Build Cities for Bikes, Buses, and Feet—Not Cars, posted on Wired, really caught my attention. This year I have been hyper-focused on helping the environment by my purchases and daily life changes: Two of these changes include Plant-Based Eating and the other involves the use of Electric Vehicles (as an exampled my Tesla and my electric Skateboard).
Jeff Tumlin in the article stands out a front-runner of innovative thought to change San Fransisco into a car-free city…and it is possible. I can wholeheartedly get behind a cause that is good for people and good for the environment.
- Emissions are hurting us globally.
- Ways that can large cities make the switch: Close streets to private cars, ban cars from its city center, build bike lanes and divide into zones that transits can cross freely but cars can’t.

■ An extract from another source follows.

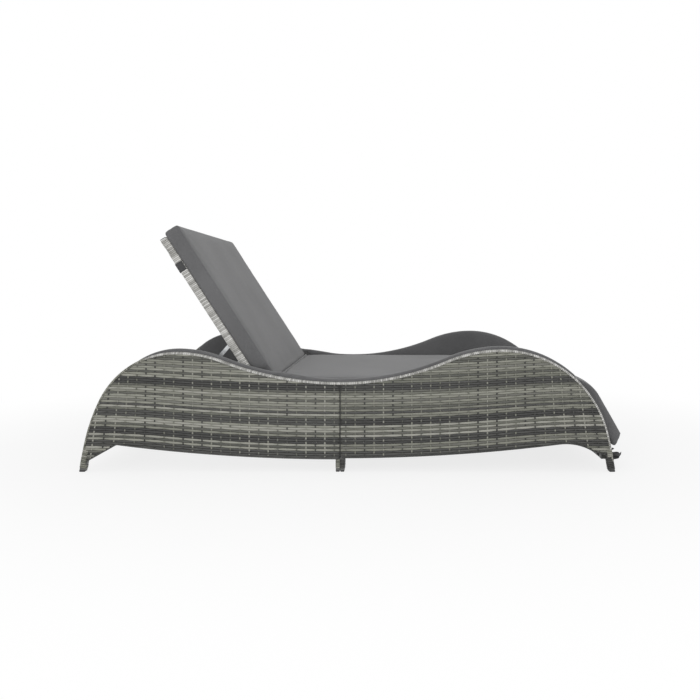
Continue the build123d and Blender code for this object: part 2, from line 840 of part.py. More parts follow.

Whether you are looking to reduce CO2 emissions, advance social equity, foster small business success, increase land value, increase public health, reduce fatalities and injuries, transportation is what needs to shift. Cities only take up 2% of all land on earth but are responsible for 70% of global emissions, let that sink in. Transportation accounts for nearly a third of total greenhouse gas emissions in the United States and more than half of that number are from vehicles.
In highly populated cities with transit, people drive less, and transit serves more people more efficiently, therefore reducing emissions. Creating more public transit networks and being open to change is going to be what we need to move forward.
The solution is complex and will take time to implement, it will not be an overnight fix. People want to live in places that are easy to get around, even without a car. Our streets are a resource but often poorly managed. It is time to change.
All opinions & expressions are solely those of the author and not those of any other individual, institution or business.